Jean-Louis Brost

Personal information
- Date of birth: 30 May 1951 (age 73)
- Place of birth: Paris, France
- Height: 1.69 m (5 ft 7 in)
- Position(s): Forward

Senior career*
- Years: Team / Apps / (Gls)
- 1969–1970: Stade Saint-Germain
- 1970–1974: Paris Saint-Germain / 81 / (19)
- 1974–1976: Entente BFN / 12 / (1)
- Total:  / 93+ / (20+)

International career
- France Amateurs

= Jean-Louis Brost =

French footballer (born 1951)

Jean-Louis Brost (born 30 May 1951) is a French former professional footballer who played as a forward.

== Club career ==
Brost began his career at Stade Saint-Germain, the predecessor of Paris Saint-Germain.

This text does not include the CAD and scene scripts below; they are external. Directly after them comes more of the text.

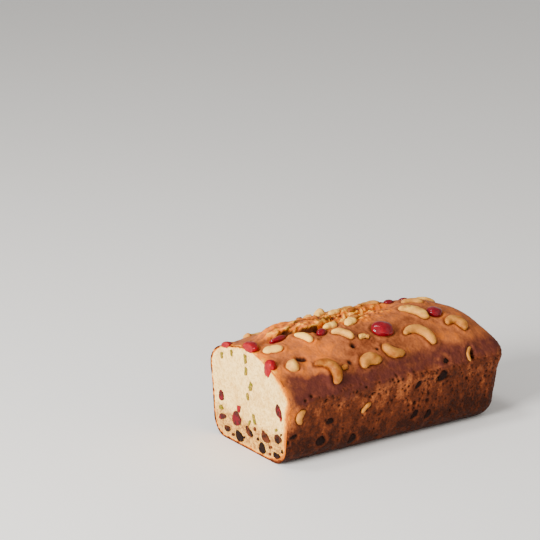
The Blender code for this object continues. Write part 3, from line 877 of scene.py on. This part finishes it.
CUT_BITS = (
    # name, look, slot, and rows of across, up, turn, (length, width, depth)
    ("green_fruit_bits", "candied_green_fruit", "cherry", (
        (33.8, 57.3, 80, (4.8, 2.6, 2.4)), (22.0, 62.0, 95, (4.4, 2.2, 2.0)),
        (5.4, 62.1, 100, (6.4, 2.8, 2.4)), (4.4, 53.7, 85, (6.0, 3.0, 2.4)),
        (-1.1, 44.6, 70, (6.2, 4.2, 2.6)), (2.5, 36.6, 90, (4.4, 2.8, 2.0)),
        (35.0, 19.8, 10, (4.6, 3.2, 2.4)), (-5.2, 22.8, 110, (7.4, 2.8, 2.4)),
        (0.2, 19.2, 60, (4.0, 2.0, 2.2)), (-31.0, 23.2, 20, (2.8, 2.0, 2.0)),
    )),
    ("raisin_crumbs", "dried_raisin", "raisin", (
        (20.0, 4.6, 0, (2.6, 2.0, 2.2)), (-6.4, 16.6, 40, (3.0, 2.2, 2.2)),
        (-24.6, 9.4, 20, (3.4, 2.2, 2.2)), (-9.8, 10.6, 70, (2.4, 1.8, 2.0)),
        (-38.0, 10.6, 90, (3.0, 2.0, 2.0)), (-24.0, 4.4, 0, (2.6, 1.8, 2.0)),
        (-36.8, 21.6, 30, (2.2, 1.6, 1.8)), (6.6, 6.6, 10, (2.4, 1.8, 1.8)),
    )),
    ("cherry_crumbs", "candied_cherry", "cherry", (
        (13.2, 25.0, 80, (5.0, 3.6, 2.6)), (-36.4, 32.6, 90, (3.4, 1.8, 2.0)),
    )),
)
NUT_CHIPS = (
    # along, across, turn, (length, width, height)
    (-15.2, -22.2, 10, (6.4, 3.4, 3.0)), (-12.2, -23.2, -30, (3.4, 2.8, 2.4)),
    (-39, 17, 30, (5.4, 3.2, 2.8)), (-34, 14.5, -20, (6.4, 3.4, 2.8)), (-21.5, 0.5, 40, (5.6, 3.8, 3.2)),
    (-6.4, -0.6, -35, (7.2, 4.6, 3.6)), (0.5, 5.5, 25, (6.6, 4.0, 3.0)), (-12.0, 6.0, 10, (6.0, 3.6, 3.2)),
    (2, 13, 10, (6.6, 3.4, 3.0)), (11, 9, 60, (5.4, 3.6, 3.0)), (12, 18, 60, (4.4, 3.0, 2.6)),
    (-41.8, -38.6, 15, (4.4, 3.2, 2.2)),
)
CHIP_LIFT = 0.6


class OBJECT_OT_cake_cashews(bpy.types.Operator):
    """Make the cashews and nut pieces"""

    bl_idname = "object.cake_cashews"
    bl_label = "Cashews"

    def execute(self, context):
        for number, x, y, heading, size, bend, lift, pitch, toast in TOP_CASHEWS:
            matrix = on_top(x, y, heading, lift) @ Matrix.Rotation(math.radians(pitch), 4, "Y")
            add_cashew(number, matrix, size, bend, toast, lift, BROWN_SPOTS.get(number))
        for number, x, z, heading, size, bend, lift in WALL_CASHEWS:
            add_cashew(number, on_wall(x, z, heading, lift, -1), size, bend, WALL_CASHEW_TOAST, lift)
        return {"FINISHED"}


class OBJECT_OT_cake_cherries(bpy.types.Operator):
    """Make the candied cherries"""

    bl_idname = "object.cake_cherries"
    bl_label = "Cherries"

    def execute(self, context):
        for number, x, y, heading, size, lift, bright in TOP_CHERRIES:
            matrix = on_top(x, y, heading, lift)
            add_fruit("cherry", number, matrix, size, TOP_CHERRY_FOLDS, bright, False, 0.12, 0.85)
        for number, x, y, heading, size, lift, bright in EDGE_CHERRIES:
            matrix = on_top(x, y, heading, lift)
            add_fruit("cherry", number, matrix, size, TOP_CHERRY_FOLDS, bright, True, 0.42, 0.25)
        for number, y, z, turn, size, folds in CUT_CHERRIES:
            add_fruit("cherry", number, on_cut(y, z, turn), size, folds, CUT_CHERRY_TOAST, True, 0.35, 0.0)
        return {"FINISHED"}


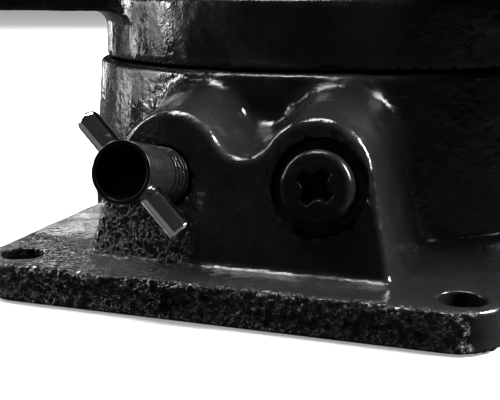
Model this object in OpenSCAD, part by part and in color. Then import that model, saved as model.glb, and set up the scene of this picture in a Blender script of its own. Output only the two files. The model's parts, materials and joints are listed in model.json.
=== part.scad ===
// Machine vise on a round swivel base that locks with a tommy-bar screw.
// Frame: +Z up, -Y is the front with the lock boss, X runs along the bed.
// The origin is on the swivel axis, in the plane of the underside.

/* [Swivel base] */
// Radius of the round wall at its top rim
drum_r = 55; // [52:1:62]
// How far the round wall spreads from rim to foot
drum_draft = 2; // [0:0.5:4]
// Height of the rim above the underside
base_h = 37; // [36:0.5:46]
// Radius of the bore that the spigot turns in
bore_r = 40; // [37:0.5:44]
// Thickness of the front and rear lugs
lug_t = 6.7; // [5:0.1:8]
// Width of the lugs
lug_w = 88; // [84:1:100]
// How far a lug reaches past the rim
lug_out = 30.2; // [28:0.2:40]
// Radius of the lug corners
lug_corner = 8; // [4:1:12]
// Radius of the four mounting holes
mount_r = 3.5; // [2.5:0.25:4]
// Distance from a mounting hole's axis to each of its two lug edges
mount_edge = 6.6; // [6:0.2:9]

/* [Lock boss] */
// How far the boss face stands off the rim at screw height
boss_out = 17.8; // [17:0.2:22]
// Height of both screws where they meet the face
screw_z = 20.7; // [20:0.1:23]
// How far the face leans back, in degrees
lean = 13; // [11:0.5:14]
// Distance between the two screws
screw_gap = 27.3; // [26:0.1:29]
// Distance between the centres of the two lobes
lobe_gap = 25.2; // [24:0.2:28]
// Radius of each lobe
lobe_r = 10; // [9:0.5:10.5]
// Height of the valley between the lobes, above their centres
valley_h = 3.5; // [2:0.25:5]
// Slope at which the lobes climb back to the round wall, in degrees
top_slope = 12; // [8:1:14]
// Flare of the boss sides towards the foot, in degrees
flank_flare = 15; // [5:1:20]

/* [Lock screw] */
// Radius of the lock screw
lock_r = 5; // [4.5:0.25:5.5]
// How far the lock screw stands out of the face
lock_out = 15.4; // [14:0.2:20]
// Radius of the cup in the end of the lock screw
cup_r = 4.3; // [3:0.1:4.4]
// Depth of the cup
cup_depth = 2; // [1:0.1:2]
// Distance from the cup's rim to the axis of the tommy bar
bar_setback = 4.2; // [4.2:0.1:5]
// Radius of the tommy bar
bar_r = 1.95; // [1.5:0.05:2]
// Length of the tommy bar
bar_l = 25; // [22:1:30]
// Turn of the tommy bar from the face's upright, in degrees
bar_turn = 46.5; // [0:0.5:90]

/* [Retaining screw] */
// Radius of the retaining screw's shank
keep_r = 3; // [2.5:0.25:3.5]
// Radius of its pan head
keep_head_r = 6; // [5:0.25:6.5]
// Height of its pan head
keep_head_h = 4.6; // [4:0.2:5]
// How far the head stands proud of the face
keep_proud = 2.76; // [2:0.02:3]
// Radius of the counterbore round the head
keep_bore_r = 7.9; // [7.2:0.1:8.2]
// Width across the wings of the cross recess
recess_w = 6.6; // [5:0.1:7]
// Depth of the cross recess
recess_depth = 2.2; // [1:0.1:2.6]

/* [Spigot] */
// Wall of the hollow spigot
spigot_wall = 11; // [9:0.5:14]
// Distance from the underside to the spigot's lower end
spigot_lift = 4; // [2:0.5:6]
// Depth of the ring groove that both screws reach into
groove_d = 5; // [4.5:0.25:6]
// Width of the groove at its floor
groove_floor = 8; // [7:0.5:9]
// Width of the groove at its mouth
groove_mouth = 12; // [11:0.5:13]

/* [Vise body] */
// Radius of the round skirt under the body
skirt_r = 53.5; // [50:0.5:54]
// Height of the skirt
skirt_h = 10; // [8:0.5:14]
// Width across the ways
bed_w = 92; // [84:1:100]
// Height of the bed above the skirt
bed_h = 23; // [22:1:30]
// Width across both jaws
jaw_w = 100; // [92:1:110]
// Height of the jaws above the ways
jaw_h = 34; // [33:1:40]
// Thickness of the fixed jaw at its top
fixed_t = 24; // [20:1:30]
// Distance from the swivel axis back to the fixed jaw's seat
fixed_x = 68; // [60:1:76]
// Thickness of the end bracket that holds the screw bush
bracket_t = 20; // [16:1:26]
// Distance from the swivel axis to the bracket's inner face
bracket_x = 95; // [94:1:110]

/* [Jaws] */
// Thickness of the hardened jaw plates
plate_t = 8; // [6:0.5:8]
// Gap between the jaw plates as drawn
jaw_gap = 40; // [20:1:42]
// Length of the moving jaw along the bed
moving_l = 44; // [38:1:46]
// Width of the slot between the ways
slot_w = 24; // [22:0.5:28]
// Thickness of the ways over the keeper channel
way_t = 8; // [7:0.5:9]
// Width of the keeper channel under the ways
channel_w = 44; // [40:1:50]
// Height of the keeper channel
channel_h = 8; // [7:0.5:9]
// Radius of the jaw plate screws
plate_screw_r = 3; // [2.5:0.25:3.5]
// Distance between the two screws of a jaw plate
plate_screw_gap = 60; // [50:1:70]
// Radius of the keeper bolts
keeper_bolt_r = 3; // [2.5:0.25:3]

/* [Lead screw] */
// Radius of the lead screw over its thread
lead_r = 8; // [7:0.25:8.5]
// Height of the lead screw above the ways
lead_h = 16; // [15:0.5:18]
// Radius of the nose that sits in the moving jaw
nose_r = 6; // [5:0.25:6.5]
// Length of the nose
nose_l = 18; // [14:0.5:20]
// Radius of the neck that the retainer fork holds
neck_r = 4; // [3.5:0.25:4.5]
// Radius of the bronze bush in the bracket
bush_r = 12; // [11:0.5:13]
// Radius of the handle hub
hub_r = 13; // [12:0.5:15]
// Length of the handle hub
hub_l = 26; // [25:0.5:30]
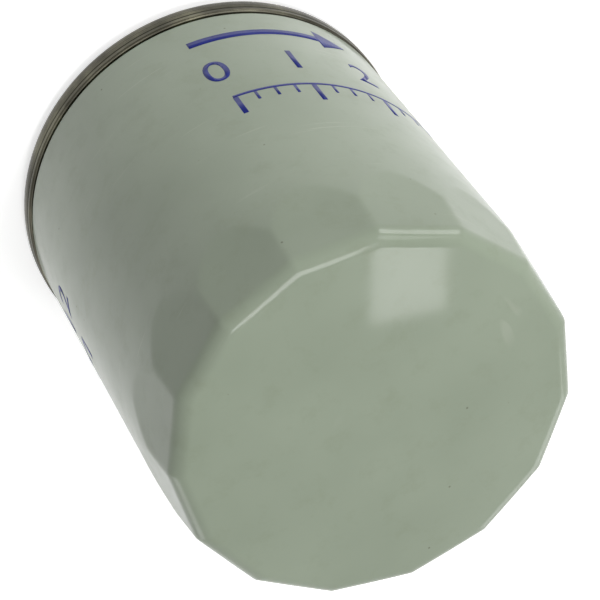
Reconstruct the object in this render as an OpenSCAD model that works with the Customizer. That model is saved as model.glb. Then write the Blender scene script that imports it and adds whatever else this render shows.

When PSG was formed in 1970, he joined the newly-introduced club. He would go on to make 93 appearances and score 20 goals in all competitions across four seasons. In 1974, Brost signed for Fontainebleau. However, after two years there, he retired from football.

== International career ==
Brost was an amateur international for France.

== After football ==
Later in Brost’s life, he became production director at Daniel Hechter Paris. He would also become executive director at RC Paris.